Приведенный пример стихотворения «Для берегов отчизны дальной» показывает нам, что тайна Пушкина как великого артиста – вовсе не в уравновешенности, но в крестоносном преображении бушующего, страдальческого Диониса в мраморно-бронзового Аполлона.

Прошла любовь, явилась муза,

И прояснился темный ум.

Так свидетельствует на основании собственного опыта сам автор «Евгения Онегина». Вдохновение, относительно которого существует столько предрассудков среди так наз. «широких масс», есть момент перехода от дионисического восторга к аполлинистическому совершенству, к устойчивой форме, от момента всетекучести Гераклита к моменту всеустойчивости, абсолютной неподвижности Парменида.

Поражают своей отчетливой трезвостью и стальным блеском холодного ума рассуждения самого Пушкина на эту тему в отрывке «О вдохновении и восторге» (1824):

«Вдохновение есть расположение души к живейшему принятию впечатлений и соображению понятий и, следственно, к объяснению оных. Вдохновение нужно в геометрии как в поэзии».

Вслушиваясь в стихотворение «Для берегов отчизны дальной», мы словно присутствуем при том таинственном «геометрическом» процессе, когда жгучая лава страстей и мучений застывает под чарами аполлинистического «демона совершенства», когда артист начинает любить уже не живую возлюбленную, но возникшее на могиле любви новое странное и прекрасное существо, где Аполлон живет смертью Диониса и Дионис умерший «для себя» ожил в «друге» Аполлоне.

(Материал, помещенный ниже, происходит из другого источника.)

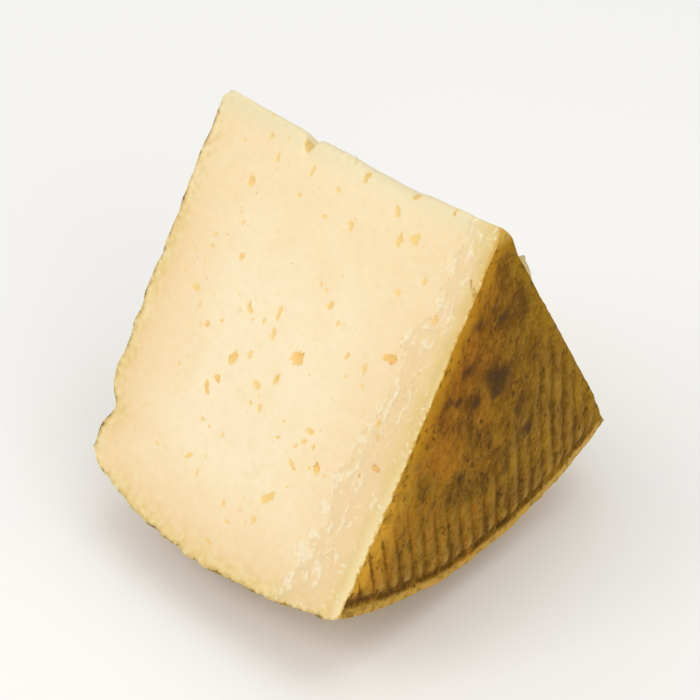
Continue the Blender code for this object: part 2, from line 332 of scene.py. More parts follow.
def chip(x, radius):
    """1 on a broad pale chip of curd and 0 beside it, with a ragged outline."""
    found = 0.0
    for one in CHIPS:
        across, along = x / MM - one.x, radius / MM - one.radius
        if abs(across) + abs(along) < 2 * one.length:
            out = float(ellipse(across, along, one.length, one.width, math.radians(one.turn)))
            found = max(found, 1.0 - smooth(out + uneven(CHIP_RAGGED, x, radius), *CHIP_EDGE))
    return found


tear_in = past_tear(HALF_HEIGHT, 40 * MM) / MM
print("40 mm from the tip the tear is", round(tear_in, 1), "mm from the near face")

# %% Height of a cut
Lump = namedtuple("Lump", "from_face radius size stretch height")
# The first three make a flake of dried curd that stands up at the edge near the tip
LUMPS_ON_HIDDEN_CUT = (
    Lump(2.7, 17.9, 1.4, 1.2, 2.2), Lump(2.6, 20.8, 1.5, 1.5, 2.2), Lump(2.5, 24.2, 1.4, 1.7, 1.6),
    Lump(0.0, 5.0, 3.4, 1.2, 0.7), Lump(0.0, 92.0, 6.0, 1.5, -0.5),
)
LUMPINESS = Waves(0.3, 1.8 * MM, 27)


def cut_height(x, radius, side):
    """How far a cut stands from its plane. It is level at the thin tip, so the two never meet."""
    away = smooth(radius, WAVES_START, WAVES_FULL)
    height = uneven(CUT_WAVES, x, radius + side * HALF_HEIGHT)
    if side < 0:
        return away * (height + CHIP_HEIGHT * chip(x, radius))
    height *= away
    for lump in LUMPS_ON_HIDDEN_CUT:
        across = (x - HALF_HEIGHT) / MM + lump.from_face
        along = (radius / MM - lump.radius) / lump.stretch
        lumpy = 1.0 + uneven(LUMPINESS, x, radius)
        height += lump.height * MM * bell(math.hypot(across, along), lump.size) * lumpy
    return height


print("shown cut 40 mm down, mm:", round(cut_height(0.0, 40 * MM, -1) / MM, 3))

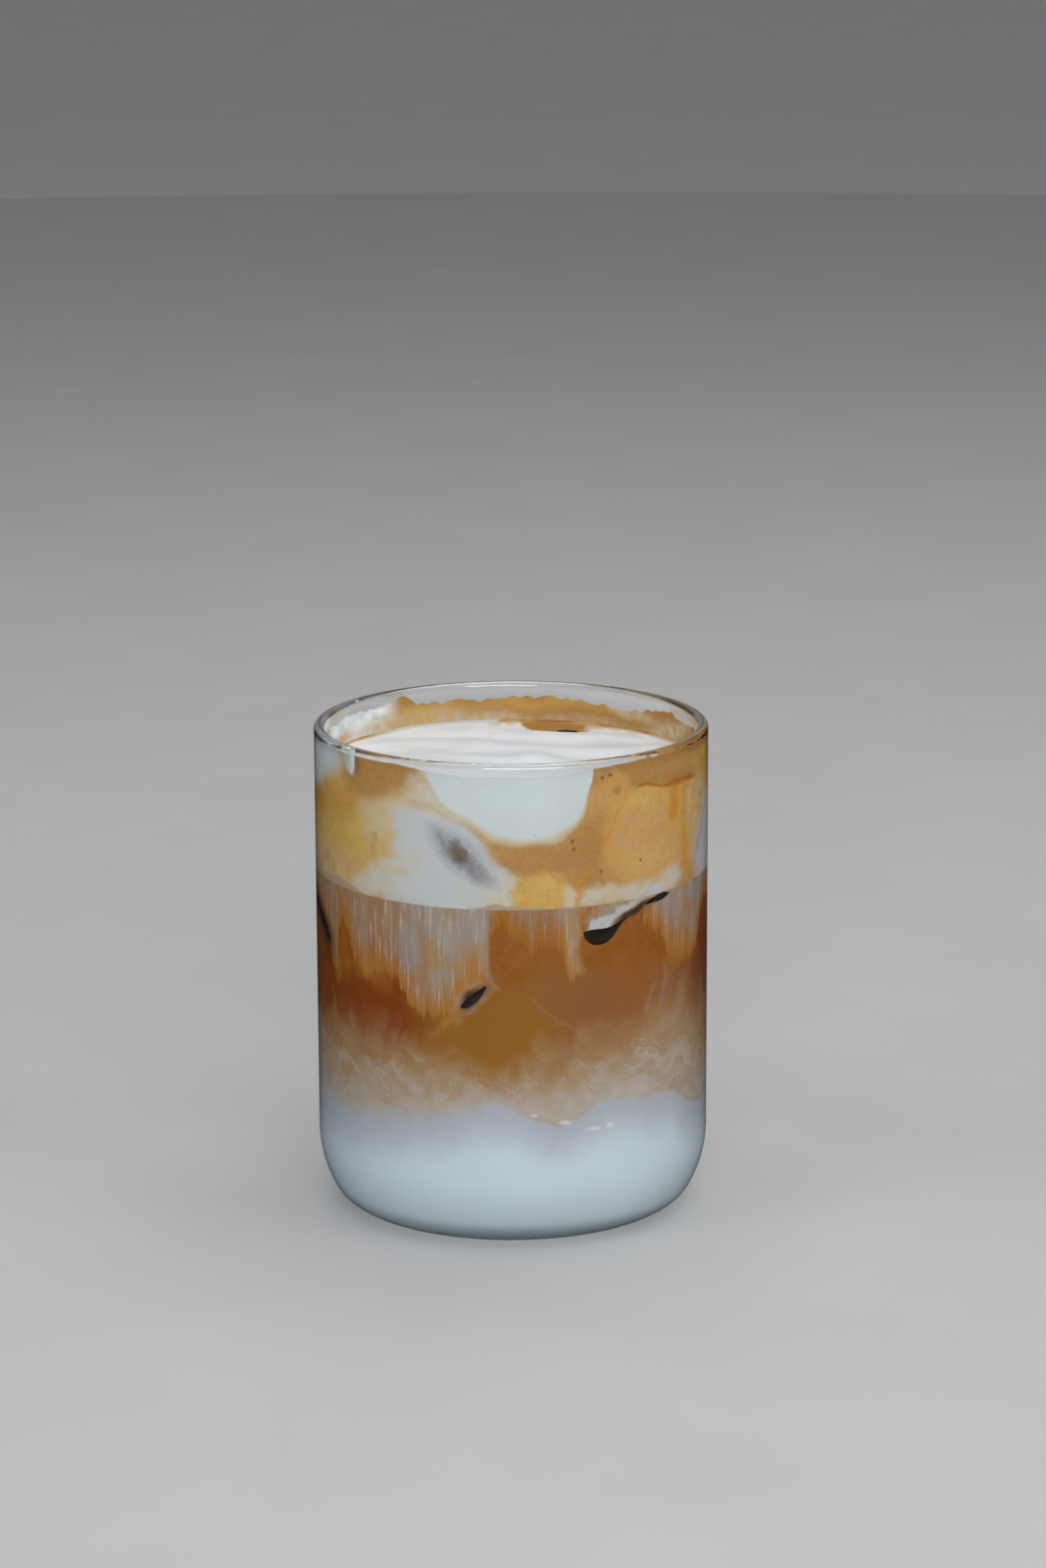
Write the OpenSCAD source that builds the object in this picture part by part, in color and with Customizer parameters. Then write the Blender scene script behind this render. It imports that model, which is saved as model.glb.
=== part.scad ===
// Iced layered latte in a straight clear tumbler.
// Millimetres, +Z up. The origin is the centre of the base, on the table; -Y is the front.
// The glass is one turned shape. Milk, coffee and foam fill its cavity one above the other,
// each running right through from wall to wall.

/* [Glass] */
// Outside diameter
glass_d = 80; // [72:1:96]
// Height, base to rim
glass_h = 100; // [96:1:120]
// Thickness of the wall, rounded over at the rim
wall_t = 2.2; // [1.8:0.1:3]
// Thickness of the base
base_t = 3; // [2:0.5:5]
// How far the bottom corner reaches in from the side
corner_w = 9.5; // [9:0.5:12]
// Height at which the side begins to turn under
corner_h = 15.5; // [14:0.5:18]
// Radius of the tight curve next to the base
heel_r = 7.5; // [6.5:0.5:8]

/* [Layers] */
// Mean height of the boundary between milk and coffee
milk_level = 26; // [22:1:32]
// Swell of that boundary, up and down
milk_swell = 4; // [0:0.5:5]
// Length of one swell
milk_wave = 52; // [40:1:70]
// Height of the underside of the foam
coffee_level = 70.5; // [60:0.5:78]
// Height of the foam surface
foam_level = 91; // [84:0.5:92]

/* [Foam surface] */
// Depth of the folds in the foam, up and down
fold_depth = 0.45; // [0:0.05:0.8]
// Distance from one fold to the next
fold_pitch = 13; // [10:1:20]
// How far the folds wander from straight
fold_bend = 4; // [0:0.5:6]
// Height of the small peak in the foam
peak_h = 1.2; // [0:0.1:2]
// Spread of the small peak
peak_w = 5; // [4:0.5:8]
// Place of the small peak, right of the centre and behind it
peak_at = [5, 6];
// Rise of the foam where it wets the wall
meniscus_h = 1.2; // [0:0.1:2]
// Distance over which that rise fades
meniscus_w = 2.4; // [1.5:0.1:4]

/* [Hidden] */
$fn = 96;

glass_r = glass_d / 2;
rim_r = wall_t / 2;
cavity_r = glass_r - wall_t;
cavity_corner = [corner_w - wall_t, corner_h - base_t, heel_r - wall_t];

// The layers are closed skins of rings, with this many points to a ring.
sectors = 72;
arc_steps = 5;
milk_rings = 7;
fold_rings = 11;
wet_rings = 3;

// A bottom corner is [width, height, tight radius]: a wide arc that leaves the side upright runs
// on into a tight arc that ends flat on the base. This is the wide arc's radius.
function wide_radius(corner) = let (w = corner[0], up = corner[1], tight = corner[2])
    (w * w + pow(up - tight, 2) - tight * tight) / (2 * (w - tight));
function wide_centre(r, corner) = [r - wide_radius(corner), corner[1]];
function tight_centre(r, corner) = [r - corner[0], corner[2]];
function join_angle(r, corner) = let (d = tight_centre(r, corner) - wide_centre(r, corner))
    atan2(d.y, d.x);
function arc_points(centre, radius, from, to) =
    [for (i = [0:arc_steps]) let (a = from + (to - from) * i / arc_steps)
        centre + radius * [cos(a), sin(a)]];

// Points along that corner, [distance from the axis, height], from the base up to the side.
function corner_path(r, corner) = let (join = join_angle(r, corner))
    concat(arc_points(tight_centre(r, corner), corner[2], -90, join),
           [for (i = [1:arc_steps]) arc_points(wide_centre(r, corner), wide_radius(corner), join, 0)[i]]);

// Height of the boundary between milk and coffee: higher in front, with one long swell across it.
function milk_top(x, y) =
    milk_level + milk_swell * (0.55 * sin(360 * (x + 3) / milk_wave) * cos(200 * y / milk_wave)
                               - 0.45 * y / cavity_r);

// Height of the foam: long soft folds from side to side, one small peak, and a wet edge.
function fold(x, y) = fold_depth * sin(360 * (y + fold_bend * sin(180 * x / cavity_r)) / fold_pitch);
function peak(x, y) = peak_h * exp(-(pow(x - peak_at.x, 2) + pow(y - peak_at.y, 2)) / pow(peak_w, 2));
function calm(r) = min(1, (cavity_r - r) / (2 * meniscus_w));
function wet_edge(r) = meniscus_h * pow(max(0, r - cavity_r + meniscus_w) / meniscus_w, 2);
function foam_top(x, y) = let (r = norm([x, y]))
    foam_level + calm(r) * (fold(x, y) + peak(x, y)) + wet_edge(r);

// One ring of points at distance r from the axis, at the height that a function of x and y gives.
function ring(r, height) = [for (k = [0:sectors - 1])
    let (a = 360 * k / sectors, x = r * cos(a), y = r * sin(a)) [x, y, height(x, y)]];
function level_ring(r, z) = ring(r, function (x, y) z);

// Two triangles over four corners, cut across the flatter diagonal, so that a surface that two
// layers share is cut the same way in both.
function split(points, a, b, c, d) =
    abs(points[a].z - points[c].z) <= abs(points[b].z - points[d].z)
        ? [[a, b, c], [a, c, d]] : [[a, b, d], [b, c, d]];

// Closed skin over rings that run from the low centre outwards, up, and back to the high centre.
module skin(low, rings, high) {
    n = len(rings);
    points = concat([for (row = rings) each row], [low, high]);
    low_fan = [for (k = [0:sectors - 1]) [n * sectors, k, (k + 1) % sectors]];
    high_fan = [for (k = [0:sectors - 1])
        [n * sectors + 1, (n - 1) * sectors + (k + 1) % sectors, (n - 1) * sectors + k]];
    sides = [for (i = [0:n - 2], k = [0:sectors - 1])
        let (j = (k + 1) % sectors, here = i * sectors, next = here + sectors)
        each split(points, here + k, next + k, next + j, here + j)];
    polyhedron(points, concat(low_fan, sides, high_fan));
}

// Half outline of a round body of radius r and height h, with that bottom corner.
module round_body(r, h, corner) {
    wide = wide_radius(corner);
    join = join_angle(r, corner);
    square([r - corner[0], h]);
    translate([0, corner[1]]) square([r, h - corner[1]]);
    intersection() {
        translate(wide_centre(r, corner)) circle(wide);
        translate(wide_centre(r, corner))
            polygon([[0, 0], 2 * wide * [cos(join), sin(join)], [2 * wide * cos(join), 0]]);
        square([r, corner[1]]);
    }
    translate(tight_centre(r, corner)) circle(corner[2]);
}

module glass() {
    color([0.86, 0.92, 0.94, 0.35]) rotate_extrude() difference() {
        union() {
            round_body(glass_r, glass_h - rim_r, [corner_w, corner_h, heel_r]);
            translate([glass_r - rim_r, glass_h - rim_r]) circle(rim_r);
        }
        translate([0, base_t]) round_body(cavity_r, glass_h, cavity_corner);
    }
}

module milk() {
    wall = [for (p = corner_path(cavity_r, cavity_corner)) level_ring(p.x, base_t + p.y)];
    top = [for (i = [0:milk_rings - 1])
        ring(cavity_r * (1 - i / milk_rings), function (x, y) milk_top(x, y))];
    color([0.68, 0.73, 0.77]) skin([0, 0, base_t], concat(wall, top), [0, 0, milk_top(0, 0)]);
}

module coffee() {
    underside = [for (i = [1:milk_rings])
        ring(cavity_r * i / milk_rings, function (x, y) milk_top(x, y))];
    top = [level_ring(cavity_r, coffee_level)];
    color([0.50, 0.30, 0.13])
        skin([0, 0, milk_top(0, 0)], concat(underside, top), [0, 0, coffee_level]);
}

module foam() {
    wet = [for (i = [0:wet_rings - 1]) cavity_r - meniscus_w * i / wet_rings];
    folds = [for (i = [0:fold_rings - 1]) (cavity_r - meniscus_w) * (1 - i / fold_rings)];
    top = [for (r = concat(wet, folds)) ring(r, function (x, y) foam_top(x, y))];
    color([0.88, 0.86, 0.83]) skin([0, 0, coffee_level],
        concat([level_ring(cavity_r, coffee_level)], top), [0, 0, foam_top(0, 0)]);
}

glass();
milk();
coffee();
foam();
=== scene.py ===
"""The looks of an iced layered latte in a straight clear tumbler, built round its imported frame.

Milk, coffee and foam fill the glass one above the other. Each layer is a closed mesh that reaches
just into the glass wall. Its colours are worked out on the wall as arc length across, measured
to the right of the front, and height, both in millimetres.
"""

import enum
import logging
import math
from collections.abc import Callable, Sequence
from dataclasses import dataclass, field
from typing import ClassVar

import bpy
import numpy as np
from mathutils import Matrix, Vector


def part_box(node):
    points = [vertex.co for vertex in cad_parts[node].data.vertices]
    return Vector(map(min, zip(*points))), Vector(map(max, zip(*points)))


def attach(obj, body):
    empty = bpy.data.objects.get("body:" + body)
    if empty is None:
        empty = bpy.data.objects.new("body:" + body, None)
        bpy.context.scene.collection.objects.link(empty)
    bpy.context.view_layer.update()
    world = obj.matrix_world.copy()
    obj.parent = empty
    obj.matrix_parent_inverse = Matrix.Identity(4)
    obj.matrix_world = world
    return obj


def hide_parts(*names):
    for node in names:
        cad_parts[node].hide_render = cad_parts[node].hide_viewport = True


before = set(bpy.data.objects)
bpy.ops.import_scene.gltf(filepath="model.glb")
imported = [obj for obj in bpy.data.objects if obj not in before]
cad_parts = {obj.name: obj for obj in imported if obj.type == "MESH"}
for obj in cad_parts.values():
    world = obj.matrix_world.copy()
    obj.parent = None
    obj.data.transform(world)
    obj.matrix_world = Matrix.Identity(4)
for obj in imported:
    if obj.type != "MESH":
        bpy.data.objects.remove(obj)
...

Существует как бы продолжение этого стихотворения, где с какой-то скульптурной обнаженностью поэт создает «эпитафию» возлюбленной как возлюбленной, творит надгробное слово в честь кончившейся эротической любви:

Под небом голубым страны своей родной

Она томилась, увядала…

Увяла наконец, и верно надо мной

Младая тень уже летала;

Но недоступная черта меж нами есть.

Напрасно чувство возбуждал я:

Из равнодушных уст я слышал смерти весть,

И равнодушно ей внимал я.

В центре этого стихотворения – поразительное выражение печали по поводу того, что печали больше уже нет – предел честности в искусстве – и печаль все же является, но уже в прекрасной форме произведения искусства.